In this conversation, she reflects on how building the brand changed her own relationship with food, why she avoids preachy wellness language, and why the future of healthier eating may ultimately be less about control and more about ease.

You talk about food to feel good about. What does that mean in real life? It means eating something and moving on with your day. Not analysing it, not feeling guilty about it, not feeling like you've been "good" or "bad".

Wellness can feel extreme. Where do you sit? Somewhere in the middle. Life is complicated enough without food becoming another source of pressure.

Has building this changed your relationship with food? Completely. I think about food much less now, and I actually think that's a good thing.

Have brands made people feel guilty? I think sometimes messaging can unintentionally create pressure.

Why avoid being overly health-led?
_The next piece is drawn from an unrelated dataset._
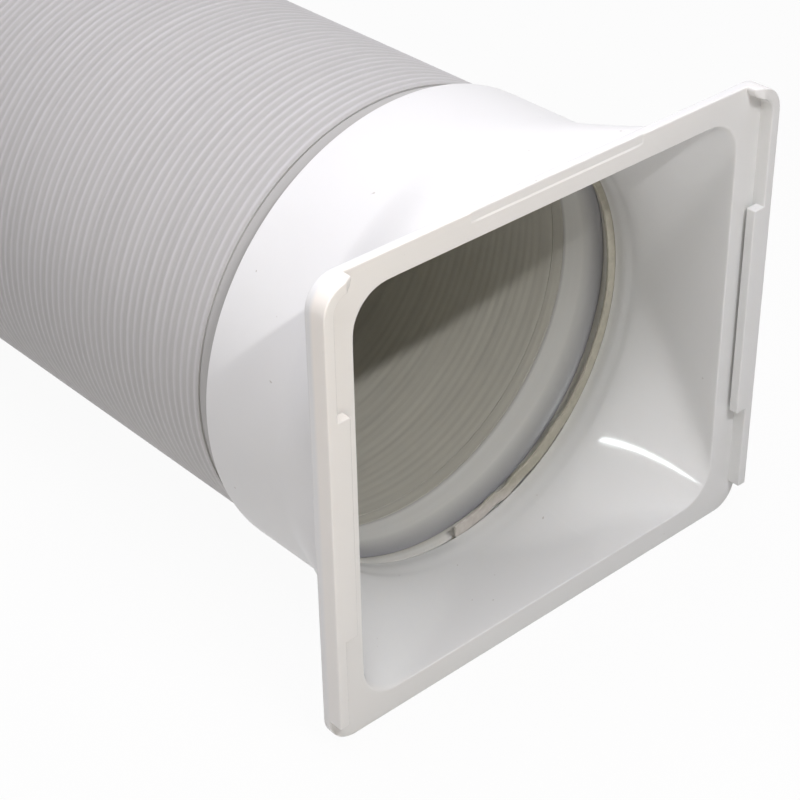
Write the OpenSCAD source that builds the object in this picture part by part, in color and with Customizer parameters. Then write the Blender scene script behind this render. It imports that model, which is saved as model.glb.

Because no one wants to feel lectured while making toast.

Functional without compromise? If it doesn't taste good, people won't come back.

What do you want people to feel? Satisfied. Normal. Like they haven't had to trade anything away.

Is this about control? No, it's about removing pressure.

How do you protect that mindset? We keep asking: does this make life easier for customers?

Beyond low-carb, what should HeyLO! stand for? Food that quietly works. Food that helps people feel good without demanding too much attention.

Across the conversation, Normanton repeatedly returns to the idea of removing pressure. Not just from healthier eating, but from the wider emotional weight that increasingly surrounds food itself.

There is a noticeable simplicity in the way she talks about balance. No obsession. No extremes. No desire to turn every meal into a statement about discipline or self optimisation. Instead, she speaks about normality, satisfaction and creating products that quietly fit into everyday life without demanding attention.

That mindset increasingly feels reflective of a broader cultural shift. Consumers still care about health, ingredients and functionality, but many are beginning to reject the intensity that has come to dominate parts of wellness culture. In that sense, HeyLO!’s appeal extends beyond low carb eating alone. It speaks to a growing desire for food that feels both considered and uncomplicated.

By the end of this four part conversation, what emerges is not simply the story of a growing bakery brand, but a founder attempting to create something increasingly rare within the modern food industry: products that make people feel better without making them feel judged.